Alarming new statistics have revealed nearly two horses a week are being killed on UK roads, with more than 845 incidents involving horses and drivers reported to The British Horse Society last year.
The British Horse Society (BHS) collates statistics each year to understand the rate of incidents involving horses and riders on UK roads. In the last year alone, 87 horses and 4 people have been tragically killed whilst riding on the roads and 73 per cent of incidents reported occurred due to vehicles passing by too closely.
The charity is urging drivers to be more careful when passing horses on the road, with the new statistics showing an incident increase of 109 per cent compared to the previous year.
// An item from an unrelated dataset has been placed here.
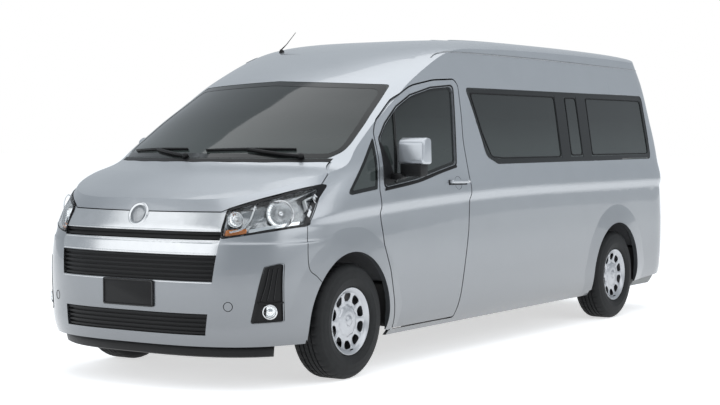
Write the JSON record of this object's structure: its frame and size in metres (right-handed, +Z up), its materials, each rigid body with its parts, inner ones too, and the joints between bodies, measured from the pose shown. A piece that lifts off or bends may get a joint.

The increase in incidents follows a partnership with Dartmoor Livestock Protection Society and The Verderers of the New Forest, encouraging them to report all incidents involving feral ponies and horses to the BHS horse accidents website.
Alan Hiscox, Director of Safety at the British Horse Society said: “The inclusion of horse incident statistics from Dartmoor and the New Forest allow us to have a much better understanding of the rate of incidents occurring on our roads. The dramatic increase in incidents is of huge concern, but we are aware that only 1 in 10 accidents are reported to us, therefore these figures are only the tip of the iceberg. We will continue to promote our key Dead Slow messages and strive to ensure all vulnerable road users are kept safe.”
Since November 2010:
- 3,737 incidents have occurred on the road
- 43 people have lost their lives and 1085 injured
- 315 horses have been killed and 945 injured
The BHS launched its Dead Slow campaign to help better educate drivers how to pass horses on the road. The key behavioural change messages to drivers are:
If I see a horse on the road then I will …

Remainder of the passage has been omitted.